Bu karar, PKK terör örgütünün Belçika’da serbestçe faaliyet göstermesine imkan sağlayan yaklaşımın son kanıtlarından biridir.

 

Kararın hemen ardından, Dışişleri Bakanlığımız 3 Kasım 2016 günü yaptığı açıklamada kararı kınadı ve “Belçika yargısının, 2010 yılından bu yana hukuk ilkelerine uymayan bir şekilde sürüncemede bırakılan bu davada bugün yaşanan vahim yanlışı düzeltecek adımları gecikmeksizin atmasını bekliyoruz” dedi.

 

 

HDP SIRALARINA OTURDULAR

 

Çok geçmeden, birkaç gün sonra cevap geldi; Belçika Büyükelçisi, diğer bazı AB ülkelerinin temsilcileriyle birlikte TBMM’de boy gösterdi. HDP milletvekillerinin tutuklanmasını protesto etmek için, “Kürdistan’a özgürlük” sloganları eşliğinde, HDP Grup Toplantısına katıldılar ve tutuklu HDP milletvekillerinin sıralarına oturdu.

 

Demek ki, kararı kınamak ve düzeltme çağrısı yapmak yeterli olmuyor. Öyleyse,Vatan Partisi’nin de önerdiği gibi: Belçika Büyükelçisi,bu eyleme katılan diğer ülke temsilcileri ile birlikte “persona non grata” (“istenmeyen adam”) ilan edilmelidir.

 

 

ULUSLARARASI HUKUK İŞLEMELİ

 

Bu da yetmez. Belçika’da alınan ve PKK’nın terör eylemlerini meşru gören karara karşı, uluslararası hukuk işletilmelidir.

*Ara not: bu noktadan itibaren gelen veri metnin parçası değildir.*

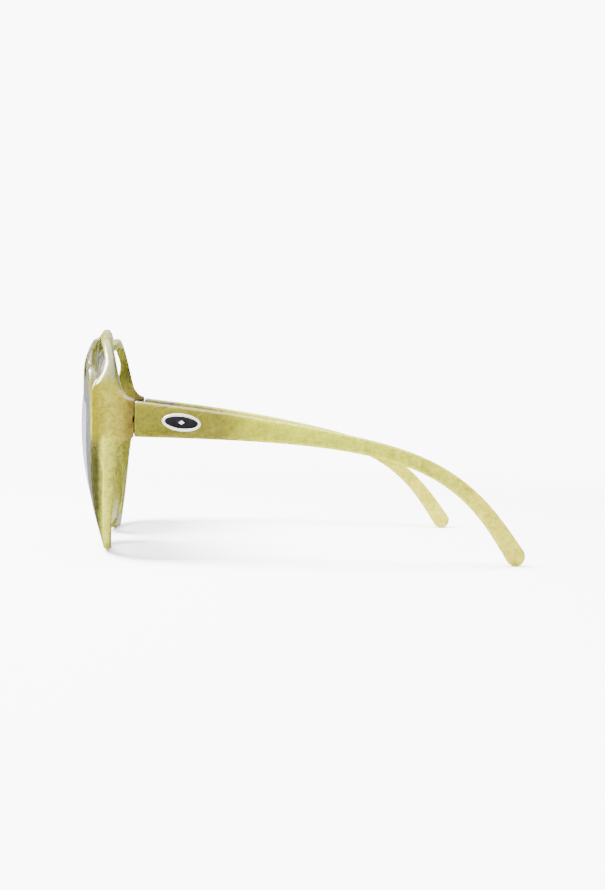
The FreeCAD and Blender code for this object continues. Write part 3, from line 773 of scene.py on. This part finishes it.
HIGH_TONES = [
    (-68.0, (0.034, 0.034, 0.003)), (-61.6, (0.036, 0.036, 0.003)), (-57.6, (0.140, 0.140, 0.014)),
    (-56.0, (0.085, 0.085, 0.007)), (-54.5, (0.045, 0.046, 0.004)), (-48.0, (0.050, 0.050, 0.005))]


PLAIN = (1.0, 1.0, 1.0)
CLOUD_TINTS = [(0.30, (0.80, 0.77, 0.66)), (0.5, PLAIN), (0.7, (1.2, 1.2, 1.4))]
FLECK_TINTS = [(0.36, (0.76, 0.72, 0.62)), (0.5, PLAIN), (0.65, (1.22, 1.22, 1.4))]


def resin(name, bands):
    """Moulded resin: cloudy olive and straw yellow, translucent and polished.

    bands: the tones along Y, first the lowest band, then (from z, to z, tones) for each above it."""
    made, tree, shader = material(name)
    here = tree.nodes.new("ShaderNodeTexCoord")
    axes = split_axes(tree, here.outputs["Object"])
    first, last = RESIN_SPAN
    along = mapped(tree, axes["Y"], first * MM, last * MM, smooth=False)

    def toned(tones):
        return ramp(tree, along, [((y - first) / (last - first), colour) for y, colour in tones])

    base = toned(bands[0])
    for low, high, tones in bands[1:]:
        share = mapped(tree, axes["Z"], low * MM, high * MM)
        base = mix_colour(tree, share, base, toned(tones))
    where = position(tree, (1.0, 0.85, 1.0))
    cloudy = ramp(tree, noise(tree, where, 280.0, 5.0, 0.6, 0.8), CLOUD_TINTS)
    flecked = ramp(tree, noise(tree, where, 1100.0, 4.0, 0.72), FLECK_TINTS)
    clouded = mix_colour(tree, 1.0, base, cloudy, "MULTIPLY")
    colour = mix_colour(tree, 1.0, clouded, flecked, "MULTIPLY")
    tree.links.new(colour, shader.inputs["Base Color"])
    shader.inputs["IOR"].default_value = 1.5
    shader.inputs["Roughness"].default_value = 0.18
    shader.inputs["Subsurface Weight"].default_value = 0.5
    shader.inputs["Subsurface Radius"].default_value = (1.0, 0.9, 0.3)
    shader.inputs["Subsurface Scale"].default_value = 2.0 * MM
    shader.inputs["Coat Weight"].default_value = 0.2
    shader.inputs["Coat Roughness"].default_value = 0.06
    bumped(tree, shader, noise(tree, where, 120.0, 3.0, 0.5), 0.12, 0.6 * MM)
    return made


TINT_LOW, TINT_HIGH = 4.0, 60.0
LENS_TINTS = [
    (0.0, (0.86, 0.86, 0.87)), (0.3, (0.74, 0.75, 0.77)),
    (0.62, (0.60, 0.61, 0.64)), (1.0, (0.45, 0.46, 0.50))]
SHINE_SHARE, SHINE_LEAST = 0.5, 0.03


def lens_glass():
    """Thin tinted lens: darkest at the top and nearly clear at the bottom."""
    made, tree, shader = material("gradient_lens")
    where = tree.nodes.new("ShaderNodeTexCoord")
    axes = split_axes(tree, where.outputs["Object"])
    height = mapped(tree, axes["Z"], TINT_LOW * MM, TINT_HIGH * MM, smooth=False)
    clear = tree.nodes.new("ShaderNodeBsdfTransparent")
    tree.links.new(ramp(tree, height, LENS_TINTS), clear.inputs["Color"])
    shader.inputs["Base Color"].default_value = (0.30, 0.33, 0.42, 1.0)
    shader.inputs["Roughness"].default_value = 0.03
    shader.inputs["IOR"].default_value = 1.5
    shader.inputs["Coat Weight"].default_value = 1.0
    shader.inputs["Coat Roughness"].default_value = 0.02
    facing = tree.nodes.new("ShaderNodeFresnel")
    facing.inputs["IOR"].default_value = 1.5
    shine = tree.nodes.new("ShaderNodeMath")
    shine.operation = "MULTIPLY_ADD"
    shine.inputs[1].default_value = SHINE_SHARE
    shine.inputs[2].default_value = SHINE_LEAST
    tree.links.new(facing.outputs["Fac"], shine.inputs[0])
    both = tree.nodes.new("ShaderNodeMixShader")
    tree.links.new(shine.outputs[0], both.inputs[0])
    tree.links.new(clear.outputs[0], both.inputs[1])
    tree.links.new(shader.outputs[0], both.inputs[2])
    tree.links.new(both.outputs[0], tree.nodes["Material Output"].inputs["Surface"])
    return made


def metal(name, colour, roughness, scratch, metallic=1.0):
    """Metal with fine polishing marks."""
    made, tree, shader = material(name)
    where = position(tree, (1.0, 0.15, 1.0))
    marks = noise(tree, where, 2600.0, 3.0, 0.6)
    worn = ramp(tree, marks, [(0.3, tuple(c * 0.78 for c in colour)), (0.7, colour)])
    tree.links.new(worn, shader.inputs["Base Color"])
    shader.inputs["Metallic"].default_value = metallic
    shader.inputs["Roughness"].default_value = roughness
    bumped(tree, shader, marks, scratch, 0.05 * MM)
    return made


def enamel_black():
    """Nearly black glossy enamel."""
    made, tree, shader = material("black_enamel")
    where = position(tree)
    cloud = noise(tree, where, 700.0, 3.0)
    colour = ramp(tree, cloud, [(0.35, (0.002, 0.002, 0.003)), (0.7, (0.005, 0.005, 0.007))])
    tree.links.new(colour, shader.inputs["Base Color"])
    shader.inputs["Roughness"].default_value = 0.12
    shader.inputs["Coat Weight"].default_value = 0.6
    shader.inputs["Coat Roughness"].default_value = 0.04
    bumped(tree, shader, cloud, 0.05, 0.1 * MM)
    return made


def dressed(obj, made):
    obj.data.materials.clear()
    obj.data.materials.append(made)
    return obj


def recoloured(node, made):
    """Give a CAD node a better material through its object's own slots."""
    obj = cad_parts[node]
    for held in obj.material_slots:
        held.link = "OBJECT"
        held.material = made


# ------------------------------------------------------------------- camera, floor and light

CAMERA_PLACE = (0.48355, -0.03706, 0.04907)
CAMERA_YAW = math.radians(5.017)
CAMERA_PITCH = math.radians(-2.022)
CAMERA_ROLL = math.radians(-1.672)
CAMERA_LENS = 59.29


def camera():
    """A level look along -X, then turned towards the temple tips, tipped down and rolled."""
    data = bpy.data.cameras.new("camera")
    data.lens = CAMERA_LENS
    data.sensor_width = 36.0
    data.clip_start = 0.01
    data.clip_end = 50.0
    eye = bpy.data.objects.new("camera", data)
    base = Matrix(((0.0, 0.0, 1.0), (1.0, 0.0, 0.0), (0.0, 1.0, 0.0))).to_4x4()
    yaw = Matrix.Rotation(-CAMERA_YAW, 4, "Z")
    pitch = Matrix.Rotation(CAMERA_PITCH, 4, "X")
    roll = Matrix.Rotation(-CAMERA_ROLL, 4, "Z")
    eye.matrix_world = Matrix.Translation(CAMERA_PLACE) @ yaw @ base @ pitch @ roll
    bpy.context.scene.collection.objects.link(eye)
    bpy.context.scene.camera = eye


WHITE = 9.7
FLOOR_GLOW = 0.6
GLOW_FROM, GLOW_TO = 0.15, 0.6
PAPER_TONE = 0.8


def revolved(name, profile, around=96):
    """A surface of revolution round Z, closed at the middle when the profile starts there."""
    turns = np.linspace(0, 2 * np.pi, around, endpoint=False)
    rings = []
    for radius, height in profile:
        level = np.full(around, height)
        rings.append(np.stack([radius * np.cos(turns), radius * np.sin(turns), level], axis=1))
    faces = []
    for i in range(len(profile) - 1):
        a, b = i * around, (i + 1) * around
        for j in range(around):
            k = (j + 1) % around
            faces.append((a + j, b + j, b + k, a + k))
    return mesh_object(name, np.concatenate(rings), faces)


def paper(name):
    """White paper that glows a little, and glows fully further out, where no shadow falls."""
    made, tree, shader = material(name)
    where = tree.nodes.new("ShaderNodeTexCoord")
    reach = tree.nodes.new("ShaderNodeVectorMath")
    reach.operation = "LENGTH"
    tree.links.new(where.outputs["Object"], reach.inputs[0])
    distance = reach.outputs["Value"]
    glow = mapped(tree, distance, GLOW_FROM, GLOW_TO, FLOOR_GLOW, WHITE)
    tone = mapped(tree, distance, GLOW_FROM, GLOW_TO, PAPER_TONE, 0.0)
    tree.links.new(tone, shader.inputs["Base Color"])
    tree.links.new(glow, shader.inputs["Emission Strength"])
    shader.inputs["Emission Color"].default_value = (1.0, 1.0, 1.0, 1.0)
    shader.inputs["Roughness"].default_value = 1.0
    shader.inputs["Specular IOR Level"].default_value = 0.0
    return made


FLOOR_RADII = (0.0, 0.1, 0.3, 0.7, 1.6)
WALL_BEND, WALL_HEIGHT = 0.9, 2.4


def backdrop():
    """A white floor that reflections don't show, and a white bowl that only the camera sees."""
    white = paper("white_paper")
    floor = dressed(revolved("floor", [(radius, 0.0) for radius in FLOOR_RADII]), white)
    profile = []
    for turn in np.linspace(0.0, 90.0, 14):
        angle = math.radians(turn)
        out = FLOOR_RADII[-1] + WALL_BEND * math.sin(angle)
        profile.append((out, WALL_BEND - WALL_BEND * math.cos(angle)))
    profile.append((FLOOR_RADII[-1] + WALL_BEND, WALL_HEIGHT))
    wall = dressed(revolved("wall", profile), white)
    floor.visible_glossy = False
    wall.visible_diffuse = False
    wall.visible_glossy = False
    wall.visible_shadow = False


def area_light(name, place, target, size, power):
    """A rectangular lamp at a place in metres, turned to face a target."""
    data = bpy.data.lights.new(name, "AREA")
    data.shape = "RECTANGLE"
    data.size, data.size_y = size
    data.energy = power
    lamp = bpy.data.objects.new(name, data)
    lamp.location = place
    lamp.rotation_euler = (Vector(target) - Vector(place)).to_track_quat("-Z", "Y").to_euler()
    bpy.context.scene.collection.objects.link(lamp)


# the world's glow along an axis, as (axis, dim from, bright from, dim level, bright level)
AHEAD_GLOW = ((0.8, 0.6, 0.0), 0.3, -0.5, 0.45, 1.3)
OVERHEAD_GLOW = ((0, 0, 1), 0.7, 0.97, 0.0, WHITE)
HORIZON = (-0.3, 0.1, 0.1, 1.0)


def lights():
    """Bright from above, ahead and the far side; dim from the camera side, behind and below."""
    world = bpy.data.worlds.new("studio")
    world.use_nodes = True
    tree = world.node_tree
    where = tree.nodes.new("ShaderNodeTexCoord")
    levels = []
    for axis, low, high, dim, bright in (AHEAD_GLOW, OVERHEAD_GLOW):
        facing = tree.nodes.new("ShaderNodeVectorMath")
        facing.operation = "DOT_PRODUCT"
        facing.inputs[1].default_value = axis
        tree.links.new(where.outputs["Generated"], facing.inputs[0])
        levels.append(mapped(tree, facing.outputs["Value"], low, high, dim, bright))
    brighter = combined(tree, "MAXIMUM", *levels)
    above = mapped(tree, split_axes(tree, where.outputs["Generated"])["Z"], *HORIZON)
    lit = combined(tree, "MULTIPLY", brighter, above)
    tree.links.new(lit, tree.nodes["Background"].inputs["Strength"])
    tree.nodes["Background"].inputs["Color"].default_value = (1.0, 1.0, 1.0, 1.0)
    bpy.context.scene.world = world
    area_light("front_softbox", (0.1, -0.69, 1.1), (0.0, 0.0, 0.02), (0.7, 0.7), 175.0)


# ------------------------------------------------------------------- putting it together

camera()
backdrop()
lights()

front_bands = [LOW_TONES, (31.0, 38.0, MIDDLE_TONES), (47.0, 54.0, HIGH_TONES)]
resin_front = resin("marbled_resin_front", front_bands)
resin_temple = resin("marbled_resin_temple", [TEMPLE_TONES])
glass = lens_glass()
silver = metal("satin_silver", (0.86, 0.80, 0.72), 0.3, 0.06, 0.5)
hinge_metal = metal("nickel_silver", (0.62, 0.59, 0.52), 0.34, 0.12)
screw_metal = metal("screw_steel", (0.70, 0.70, 0.70), 0.25, 0.10)
black = enamel_black()

front = dressed(front_moulding(), resin_front)
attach(front, "front")
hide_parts("frame_front")

for side, sign in SIDES.items():
    lens = dressed(lens_mesh(f"lens_pane_{side}", sign), glass)
    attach(lens, "front")
    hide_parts(f"lens_{side}")

    body = f"temple_{side}_body"
    bar = dressed(temple_mesh(side, sign), resin_temple)
    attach(bar, body)
    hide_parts(f"temple_{side}")

    plate, inlay, lozenge = emblem_meshes(side, sign)
    rows = (
        (plate, silver, "emblem_plate", "emblem_metal"),
        (inlay, black, "emblem_enamel", "emblem_enamel"),
        (lozenge, silver, "emblem_ornament", "emblem_metal"))
    for piece, made, node, slot_name in rows:
        dressed(piece, made)
        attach(piece, body)
        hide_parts(f"{node}_{side}")

    for node in ("hinge_front_leaf", "hinge_temple_leaf"):
        recoloured(f"{node}_{side}", hinge_metal)
    for node in ("hinge_screw", "front_leaf_screws", "temple_leaf_screws"):
        recoloured(f"{node}_{side}", screw_metal)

Belçika’nın da taraf olduğu Avrupa Konseyi Terörizmin Önlenmesi Sözleşmesi’nin “Uyuşmazlıkların Çözümü” başlıklı 29. maddesi değerlendirilmelidir.

 

“Sözleşmenin yorumu ve uygulanması konusunda Taraflar arasında bir uyuşmazlık çıkması durumunda, müzakereler ve tercih ettikleri, kararları uyuşmazlıktaki Tarafları bağlayacak hakemlik divanına veya ilgili Taraflar arasında varılacak mutabakata göre Uluslararası Adalet Divanına götürmek de dahil olmak üzere, ilgili Taraflarca üzerinde anlaşılan diğer barışçı yöntemlerle mevcut uyuşmazlığı çözme yoluna gideceklerdir” denilen bu madde hükmü işletilmelidir.